▶ What is required: Write out, precisely and in full, each line of the material.

▶ Information provided:
━━━━━━━━━━━━━━━━━━━━
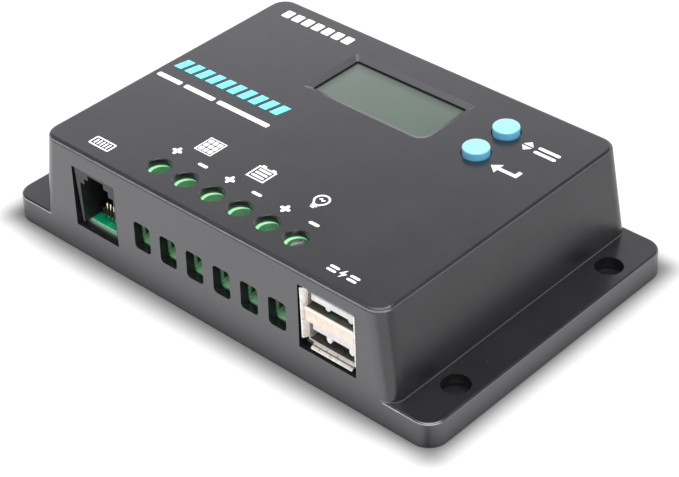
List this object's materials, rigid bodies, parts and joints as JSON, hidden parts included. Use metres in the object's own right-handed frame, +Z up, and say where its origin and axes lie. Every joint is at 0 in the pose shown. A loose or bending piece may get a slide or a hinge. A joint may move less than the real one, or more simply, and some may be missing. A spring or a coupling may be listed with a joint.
{
  "type": "charge controller",
  "caption": "Low rectangular solar charge controller with end flanges, green screw terminals, data jack, stacked USB outlet, recessed display and blue push buttons.",
  "frame": {"origin": "centre of the mounting plane, on the underside of the flanges and base plate", "axes": "+X along the long side, right as seen from the connector face; the connectors face -Y; +Z up out of the top face with the display and buttons"},
  "size_m": [0.119, 0.0738, 0.0274],
  "materials": {
    "case_plastic": "satin grained",
    "plate_plastic": "satin grained",
    "steel_zinc": "zinc plated",
    "terminal_plastic": "satin",
    "brass": "nickel-dulled brass",
    "jack_plastic": "satin",
    "gold_contact": "gold plated",
    "usb_steel": "nickel plated",
    "usb_cream": "satin",
    "usb_plastic": "satin",
    "display_glass": "semi-gloss",
    "display_frame": "satin",
    "light_guide": "frosted",
    "button_plastic": "satin",
    "switch_plastic": "satin",
    "board_laminate": "solder mask",
    "tin": "tinned",
    "capacitor_can": "printed sleeve",
    "ferrite": "sintered",
    "copper": "enamelled copper",
    "epoxy": "moulded epoxy",
    "aluminium": "extruded",
    "chip_ceramic": "fired"
  },
  "bodies": {
    "case": {"housing": "case_plastic", "base_plate": "plate_plastic", "plate_screws": "steel_zinc", "board_screws": "steel_zinc", "terminal_block": "terminal_plastic", "terminal_cages": "brass", "data_jack": "jack_plastic", "jack_comb": "switch_plastic", "jack_contacts": "gold_contact", "usb_shell": "usb_steel", "usb_insulator": "usb_cream", "usb_tongues": "usb_plastic", "usb_contacts": "gold_contact", "display_frame": "display_frame", "display_light_guide": "light_guide", "display_glass": "display_glass", "display_pins": "tin", "select_switch": "switch_plastic", "enter_switch": "switch_plastic", "switch_legs": "tin", "capacitors": "capacitor_can", "choke_core": "ferrite", "choke_winding": "copper", "transistors": "epoxy", "transistor_tabs": "tin", "transistor_leads": "tin", "heat_spreader": "aluminium", "controller_chip": "epoxy", "chip_legs": "tin", "diodes": "epoxy", "diode_leads": "tin", "current_shunt": "copper", "crystal": "tin", "chip_resistors": "chip_ceramic", "inductor_block": "ferrite", "circuit_board": "board_laminate"},
    "pad_1": {"terminal_pad_1": "steel_zinc"},
    "screw_1": {"terminal_screw_1": "steel_zinc"},
    "pad_2": {"terminal_pad_2": "steel_zinc"},
    "screw_2": {"terminal_screw_2": "steel_zinc"},
    "pad_3": {"terminal_pad_3": "steel_zinc"},
    "screw_3": {"terminal_screw_3": "steel_zinc"},
    "pad_4": {"terminal_pad_4": "steel_zinc"},
    "screw_4": {"terminal_screw_4": "steel_zinc"},
    "pad_5": {"terminal_pad_5": "steel_zinc"},
    "screw_5": {"terminal_screw_5": "steel_zinc"},
    "pad_6": {"terminal_pad_6": "steel_zinc"},
    "screw_6": {"terminal_screw_6": "steel_zinc"},
    "select": {"select_button": "button_plastic", "select_plunger": "switch_plastic"},
    "enter": {"enter_button": "button_plastic", "enter_plunger": "switch_plastic"}
  },
  "joints": [
    {"name": "pad_1_slide", "type": "slide", "parent": "case", "child": "pad_1", "axis": [0, 0, 1], "range_m": [0, 0.003]},
    {"name": "screw_1_turn", "type": "hinge", "parent": "pad_1", "child": "screw_1", "pos_m": [-0.01845, -0.02895, 0.0156], "axis": [0, 0, 1], "range_deg": [0, 1800]},
    {"name": "pad_2_slide", "type": "slide", "parent": "case", "child": "pad_2", "axis": [0, 0, 1], "range_m": [0, 0.003]},
    {"name": "screw_2_turn", "type": "hinge", "parent": "pad_2", "child": "screw_2", "pos_m": [-0.01083, -0.02895, 0.0156], "axis": [0, 0, 1], "range_deg": [0, 1800]},
    {"name": "pad_3_slide", "type": "slide", "parent": "case", "child": "pad_3", "axis": [0, 0, 1], "range_m": [0, 0.003]},
    {"name": "screw_3_turn", "type": "hinge", "parent": "pad_3", "child": "screw_3", "pos_m": [-0.00321, -0.02895, 0.0156], "axis": [0, 0, 1], "range_deg": [0, 1800]},
    {"name": "pad_4_slide", "type": "slide", "parent": "case", "child": "pad_4", "axis": [0, 0, 1], "range_m": [0, 0.003]},
    {"name": "screw_4_turn", "type": "hinge", "parent": "pad_4", "child": "screw_4", "pos_m": [0.00441, -0.02895, 0.0156], "axis": [0, 0, 1], "range_deg": [0, 1800]},
    {"name": "pad_5_slide", "type": "slide", "parent": "case", "child": "pad_5", "axis": [0, 0, 1], "range_m": [0, 0.003]},
    {"name": "screw_5_turn", "type": "hinge", "parent": "pad_5", "child": "screw_5", "pos_m": [0.01203, -0.02895, 0.0156], "axis": [0, 0, 1], "range_deg": [0, 1800]},
    {"name": "pad_6_slide", "type": "slide", "parent": "case", "child": "pad_6", "axis": [0, 0, 1], "range_m": [-0.003, 0]},
    {"name": "screw_6_turn", "type": "hinge", "parent": "pad_6", "child": "screw_6", "pos_m": [0.01965, -0.02895, 0.0156], "axis": [0, 0, 1], "range_deg": [-1800, 0]},
    {"name": "select_press", "type": "slide", "parent": "case", "child": "select", "axis": [0, 0, -1], "range_m": [0, 0.0005], "stiffness_N_per_m": 400},
    {"name": "enter_press", "type": "slide", "parent": "case", "child": "enter", "axis": [0, 0, -1], "range_m": [0, 0.0005], "stiffness_N_per_m": 400}
  ],
  "couplings": [
    {"joint": "screw_1_turn", "follows": "pad_1_slide", "rad_per_m": 10472},
    {"joint": "screw_2_turn", "follows": "pad_2_slide", "rad_per_m": 10472},
    {"joint": "screw_3_turn", "follows": "pad_3_slide", "rad_per_m": 10472},
    {"joint": "screw_4_turn", "follows": "pad_4_slide", "rad_per_m": 10472},
    {"joint": "screw_5_turn", "follows": "pad_5_slide", "rad_per_m": 10472},
    {"joint": "screw_6_turn", "follows": "pad_6_slide", "rad_per_m": 10472}
  ]
}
━━━━━━━━━━━━━━━━━━━━
▶ Expected output:
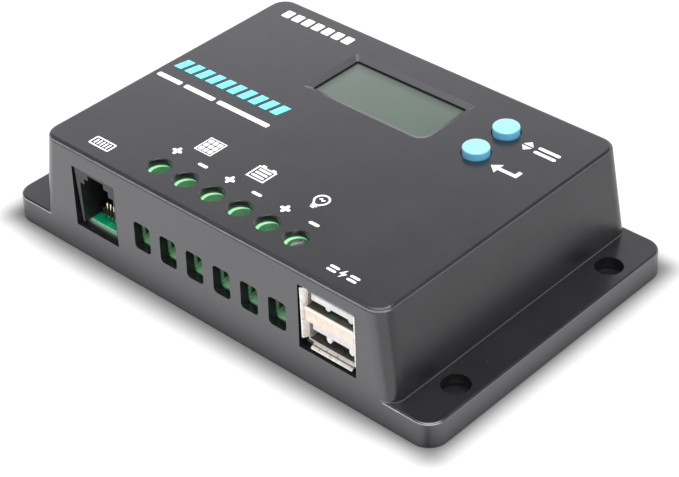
List this object's materials, rigid bodies, parts and joints as JSON, hidden parts included. Use metres in the object's own right-handed frame, +Z up, and say where its origin and axes lie. Every joint is at 0 in the pose shown. A loose or bending piece may get a slide or a hinge. A joint may move less than the real one, or more simply, and some may be missing. A spring or a coupling may be listed with a joint.
{
  "type": "charge controller",
  "caption": "Low rectangular solar charge controller with end flanges, green screw terminals, data jack, stacked USB outlet, recessed display and blue push buttons.",
  "frame": {"origin": "centre of the mounting plane, on the underside of the flanges and base plate", "axes": "+X along the long side, right as seen from the connector face; the connectors face -Y; +Z up out of the top face with the display and buttons"},
  "size_m": [0.119, 0.0738, 0.0274],
  "materials": {
    "case_plastic": "satin grained",
    "plate_plastic": "satin grained",
    "steel_zinc": "zinc plated",
    "terminal_plastic": "satin",
    "brass": "nickel-dulled brass",
    "jack_plastic": "satin",
    "gold_contact": "gold plated",
    "usb_steel": "nickel plated",
    "usb_cream": "satin",
    "usb_plastic": "satin",
    "display_glass": "semi-gloss",
    "display_frame": "satin",
    "light_guide": "frosted",
    "button_plastic": "satin",
    "switch_plastic": "satin",
    "board_laminate": "solder mask",
    "tin": "tinned",
    "capacitor_can": "printed sleeve",
    "ferrite": "sintered",
    "copper": "enamelled copper",
    "epoxy": "moulded epoxy",
    "aluminium": "extruded",
    "chip_ceramic": "fired"
  },
  "bodies": {
    "case": {"housing": "case_plastic", "base_plate": "plate_plastic", "plate_screws": "steel_zinc", "board_screws": "steel_zinc", "terminal_block": "terminal_plastic", "terminal_cages": "brass", "data_jack": "jack_plastic", "jack_comb": "switch_plastic", "jack_contacts": "gold_contact", "usb_shell": "usb_steel", "usb_insulator": "usb_cream", "usb_tongues": "usb_plastic", "usb_contacts": "gold_contact", "display_frame": "display_frame", "display_light_guide": "light_guide", "display_glass": "display_glass", "display_pins": "tin", "select_switch": "switch_plastic", "enter_switch": "switch_plastic", "switch_legs": "tin", "capacitors": "capacitor_can", "choke_core": "ferrite", "choke_winding": "copper", "transistors": "epoxy", "transistor_tabs": "tin", "transistor_leads": "tin", "heat_spreader": "aluminium", "controller_chip": "epoxy", "chip_legs": "tin", "diodes": "epoxy", "diode_leads": "tin", "current_shunt": "copper", "crystal": "tin", "chip_resistors": "chip_ceramic", "inductor_block": "ferrite", "circuit_board": "board_laminate"},
    "pad_1": {"terminal_pad_1": "steel_zinc"},
    "screw_1": {"terminal_screw_1": "steel_zinc"},
    "pad_2": {"terminal_pad_2": "steel_zinc"},
    "screw_2": {"terminal_screw_2": "steel_zinc"},
    "pad_3": {"terminal_pad_3": "steel_zinc"},
    "screw_3": {"terminal_screw_3": "steel_zinc"},
    "pad_4": {"terminal_pad_4": "steel_zinc"},
    "screw_4": {"terminal_screw_4": "steel_zinc"},
    "pad_5": {"terminal_pad_5": "steel_zinc"},
    "screw_5": {"terminal_screw_5": "steel_zinc"},
    "pad_6": {"terminal_pad_6": "steel_zinc"},
    "screw_6": {"terminal_screw_6": "steel_zinc"},
    "select": {"select_button": "button_plastic", "select_plunger": "switch_plastic"},
    "enter": {"enter_button": "button_plastic", "enter_plunger": "switch_plastic"}
  },
  "joints": [
    {"name": "pad_1_slide", "type": "slide", "parent": "case", "child": "pad_1", "axis": [0, 0, 1], "range_m": [0, 0.003]},
    {"name": "screw_1_turn", "type": "hinge", "parent": "pad_1", "child": "screw_1", "pos_m": [-0.01845, -0.02895, 0.0156], "axis": [0, 0, 1], "range_deg": [0, 1800]},
    {"name": "pad_2_slide", "type": "slide", "parent": "case", "child": "pad_2", "axis": [0, 0, 1], "range_m": [0, 0.003]},
    {"name": "screw_2_turn", "type": "hinge", "parent": "pad_2", "child": "screw_2", "pos_m": [-0.01083, -0.02895, 0.0156], "axis": [0, 0, 1], "range_deg": [0, 1800]},
    {"name": "pad_3_slide", "type": "slide", "parent": "case", "child": "pad_3", "axis": [0, 0, 1], "range_m": [0, 0.003]},
    {"name": "screw_3_turn", "type": "hinge", "parent": "pad_3", "child": "screw_3", "pos_m": [-0.00321, -0.02895, 0.0156], "axis": [0, 0, 1], "range_deg": [0, 1800]},
    {"name": "pad_4_slide", "type": "slide", "parent": "case", "child": "pad_4", "axis": [0, 0, 1], "range_m": [0, 0.003]},
    {"name": "screw_4_turn", "type": "hinge", "parent": "pad_4", "child": "screw_4", "pos_m": [0.00441, -0.02895, 0.0156], "axis": [0, 0, 1], "range_deg": [0, 1800]},
    {"name": "pad_5_slide", "type": "slide", "parent": "case", "child": "pad_5", "axis": [0, 0, 1], "range_m": [0, 0.003]},
    {"name": "screw_5_turn", "type": "hinge", "parent": "pad_5", "child": "screw_5", "pos_m": [0.01203, -0.02895, 0.0156], "axis": [0, 0, 1], "range_deg": [0, 1800]},
    {"name": "pad_6_slide", "type": "slide", "parent": "case", "child": "pad_6", "axis": [0, 0, 1], "range_m": [-0.003, 0]},
    {"name": "screw_6_turn", "type": "hinge", "parent": "pad_6", "child": "screw_6", "pos_m": [0.01965, -0.02895, 0.0156], "axis": [0, 0, 1], "range_deg": [-1800, 0]},
    {"name": "select_press", "type": "slide", "parent": "case", "child": "select", "axis": [0, 0, -1], "range_m": [0, 0.0005], "stiffness_N_per_m": 400},
    {"name": "enter_press", "type": "slide", "parent": "case", "child": "enter", "axis": [0, 0, -1], "range_m": [0, 0.0005], "stiffness_N_per_m": 400}
  ],
  "couplings": [
    {"joint": "screw_1_turn", "follows": "pad_1_slide", "rad_per_m": 10472},
    {"joint": "screw_2_turn", "follows": "pad_2_slide", "rad_per_m": 10472},
    {"joint": "screw_3_turn", "follows": "pad_3_slide", "rad_per_m": 10472},
    {"joint": "screw_4_turn", "follows": "pad_4_slide", "rad_per_m": 10472},
    {"joint": "screw_5_turn", "follows": "pad_5_slide", "rad_per_m": 10472},
    {"joint": "screw_6_turn", "follows": "pad_6_slide", "rad_per_m": 10472}
  ]
}